Saturday, January 9, 2010

FWD:FWD:FWD

I've been frustrated lately ((the only way to start a blog entry)) at the amount of right-wing, racist, bigoted forwards I've been finding in my inbox. Yes, there's the underlying loathing of ignorant, emailed, self-righteousness and the irksome reminder of my not to distant righty-tighty past -- but that's not it. It's not even the confusion at what folks were thinking when they FWD:FWD:FWDed the piece of drivel to me in the first place thinking I'd enjoy it.

What's really been eating at me is that I've had no place to vent my angsty frustration. No fellow frustatees. No commiserators.

And then I remembered you, my friend and faithful Reader, and this place we come to share and meet and feel together for a while.

And bitch about stuff.

Thanks, Reader, for being there even when all I can bring myself to write is a half-hearted title to an embedded Hulu clip.

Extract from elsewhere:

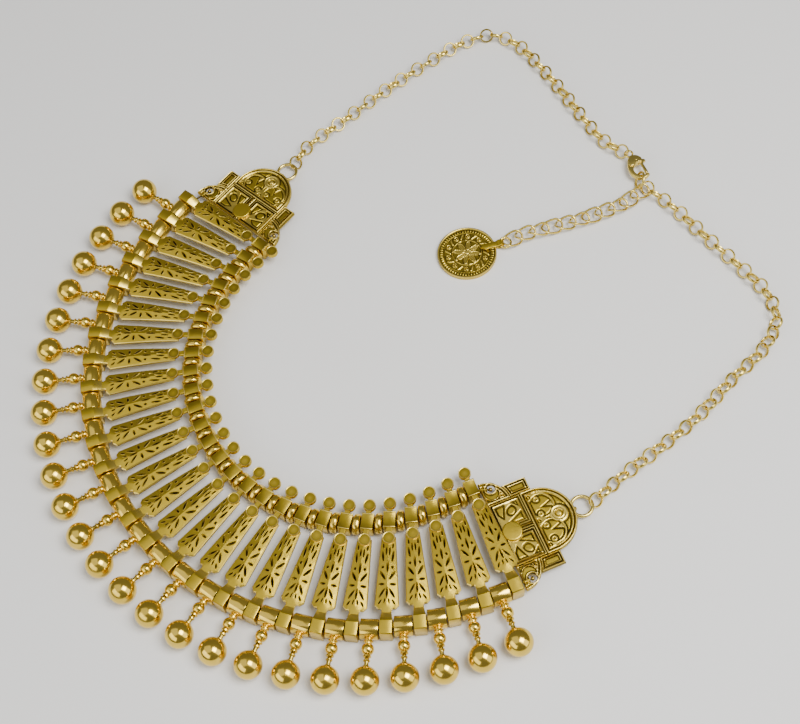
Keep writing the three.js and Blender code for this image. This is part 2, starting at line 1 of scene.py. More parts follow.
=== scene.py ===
# %% [markdown]
# # An antique brass bib necklace
#
# The necklace is a fan of twenty-seven carved bars, strung on two threads between two end plaques, with
# a ball drop between each pair of bars. This notebook dresses the plain frame of the part with the forms
# and finishes of the real one: chip carving, beads, soldered ornament, real chain links and old brass.
# All shapes are modelled in millimetres, laid out round the middle of the bib's arc, and moved into the
# frame's place when they are finished.

# %% Load the frame
import math

import bmesh
import bpy
import numpy as np
from mathutils import Matrix, Vector


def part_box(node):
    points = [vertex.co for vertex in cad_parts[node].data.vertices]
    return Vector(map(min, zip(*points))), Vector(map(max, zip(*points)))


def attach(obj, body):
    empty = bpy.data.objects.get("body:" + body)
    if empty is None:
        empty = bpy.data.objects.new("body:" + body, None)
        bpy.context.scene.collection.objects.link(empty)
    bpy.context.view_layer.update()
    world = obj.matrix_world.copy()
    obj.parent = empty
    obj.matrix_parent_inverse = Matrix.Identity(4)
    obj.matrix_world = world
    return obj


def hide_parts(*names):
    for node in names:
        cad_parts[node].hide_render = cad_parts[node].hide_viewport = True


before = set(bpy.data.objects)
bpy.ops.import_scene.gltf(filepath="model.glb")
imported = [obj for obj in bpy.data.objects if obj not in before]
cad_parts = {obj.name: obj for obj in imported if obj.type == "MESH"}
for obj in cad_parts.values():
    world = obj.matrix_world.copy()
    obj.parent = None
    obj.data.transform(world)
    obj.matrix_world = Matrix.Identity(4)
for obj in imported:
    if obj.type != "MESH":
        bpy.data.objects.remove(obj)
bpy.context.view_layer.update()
MM = 0.001
print("frame nodes:", len(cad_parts))

# %% [markdown]
# ## Where things lie
#
# The bars' inner tips lie on one circle, and their directions spread a little less than the tips do, so
# that the fan opens evenly. The same few numbers that drive the frame drive the dressing. The middle of
# the tip circle is found from the box of the coin's small ring, and the threads' height from a strand's.

# %% The fan's layout
BAR_COUNT = 27
MIDDLE = BAR_COUNT // 2
TIP_CIRCLE_R = 47.0
TIP_STEP = math.radians(176.3 / (BAR_COUNT - 1))
BAR_STEP = math.radians(148.7 / (BAR_COUNT - 1))
FAN_AXIS = math.radians(-90 - 1.4)

DISC_R = 1.75
INNER_COLLAR_AT = 4.7
MID_DISC_AT = 10.0
PLATE_END = 29.7
OUTER_COLLAR_AT = 34.2
PLATE_TOP = 5.4
PLATE_BOTTOM = 4.2

COIN_RING_AT = Vector((-4.9, 56.2, 0))
ring_low, ring_high = (Vector(corner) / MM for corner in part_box("coin_ring"))
FAN_CENTRE = (ring_low + ring_high) / 2 - COIN_RING_AT
FAN_CENTRE.z = 0
RAIL_Z = (Vector(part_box("inner_strand_left")[1]) / MM).z / 2


def bar_direction(i):
    """The direction in which bar number i points, from its tip outwards."""
    return FAN_AXIS + (i - MIDDLE) * BAR_STEP


def on_bar(i, distance, z=RAIL_Z):
    """The place on the axis of bar i, at a distance from its tip; i may lie between two bars."""
    tip = FAN_AXIS + (i - MIDDLE) * TIP_STEP
    way = bar_direction(i)
    x = TIP_CIRCLE_R * math.cos(tip) + distance * math.cos(way)
    y = TIP_CIRCLE_R * math.sin(tip) + distance * math.sin(way)
    return Vector((x, y, z))


def strand_direction(side, i):
    """The direction of a strand where it crosses bar i, away from the middle bar."""
    direction = bar_direction(i)
    return Vector((-side * math.sin(direction), side * math.cos(direction), 0))


def turned_to(place, angle):
    """The matrix that carries a shape from the origin to a place, turned about Z."""
    return Matrix.Translation(place) @ Matrix.Rotation(angle, 4, "Z")


def aimed(place, run):
    """The matrix that carries a shape from the origin to a place, with its Z axis along a run."""
    return Matrix.Translation(place) @ run.to_track_quat("Z", "Y").to_matrix().to_4x4()


print("fan centre:", tuple(round(c, 3) for c in FAN_CENTRE), "rail height:", round(RAIL_Z, 3))

# %% [markdown]
# ## Helpers for turned and stamped metal
#
# Nearly everything here was turned on a lathe, bent from wire or cast in a flat mould. A turned piece is
# a profile that is spun; a ring is a small section that is spun round a larger circle. Patina, the dark
# tarnish in hollows, and wear, the bright metal on high edges, are stored at each vertex, so that the
# finish can follow the shape.
# The bright layer also carries a painted highlight on the outer collars' sloping necks.


# %% Mesh helpers
def new_shape():
    """An empty mesh in millimetres with its two finish layers."""
    shape = bmesh.new()
    shape.verts.layers.float.new("patina")
    shape.verts.layers.float.new("wear_and_highlight")
    return shape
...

Thanks for sticking it out.

I can't promise much for the next few months. School and all that is MS2 is not creative or life-giving or fun. It's less like fodder for writing and more like felled oak that needs to be split and seasoned before burning.

But if you'll last the winter with me - distant and unreliable - good things will come.

This summer everything will change.

I'm taking a year off.

.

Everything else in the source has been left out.